Je fais donc j’existe

15« Que faire ? […] Non, je dis simplement que nous faisons déjà »17, écrit Nancy, qui prend à témoin l’immense complexité du faire à travers les personnages de Beckett en attente de Godot, ou encore en évoquant la scène culte du Pierrot le fou de Jean-Luc Godard, celle où Anna Karina psalmodie en marchant sur la grève : « Qu’est-ce que j’peux faire ? J’sais pas quoi faire ! » Cependant que Jean-Luc Nancy n’y va pas par quatre chemins, puisque dès l’introduction, il précise qu’à cette question, « que faire ? », il n’y a que deux réponses possibles.

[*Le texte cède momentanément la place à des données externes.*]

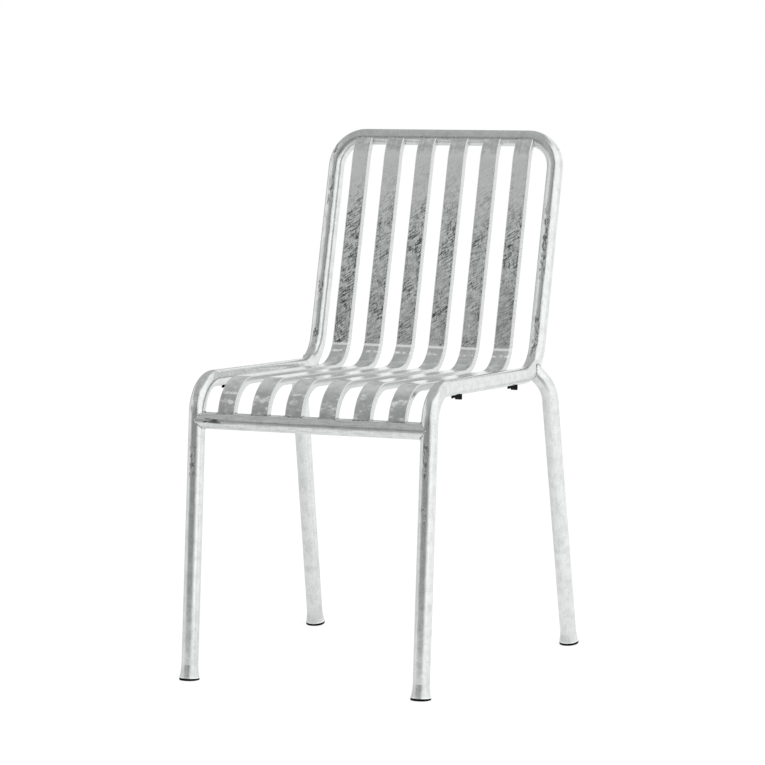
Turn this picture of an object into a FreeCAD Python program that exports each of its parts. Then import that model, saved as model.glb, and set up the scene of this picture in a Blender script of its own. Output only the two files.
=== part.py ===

L’une : « La première : il faut changer la question. La seconde : l’autre : nous sommes déjà en train de le faire »18. Autrement dit, nous sommes déjà exposés les uns aux autres. De cette exposition naît une possibilité d’affrontement, de confrontation, de lutte, de combat politique pour s’approprier les corps, à savoir pour s’approprier l’inappropriable. Nancy pensait que la vie, la vie plus que la vie, est comme tiraillée entre la formation d’un corps et sa disparition – ce que les anciens appelaient l’âme. Et si nous désignons par le mot « âme » ce mouvement de disparition des corps, c’est sans doute parce que nous ne parvenons pas à incorporer l’idée même que le corps peut disparaître ; parce que, précisément, il ne nous appartient pas. Mais autant le sujet, pour Nancy, est offert à l’excès de sens, autant la multitude des corps est exposée à l’expérience de la communication qui peut faire sombrer le sens du corps dans des mirages mortifères, dans le commun de la globalisation où plus aucun singulier ne se reconnaît.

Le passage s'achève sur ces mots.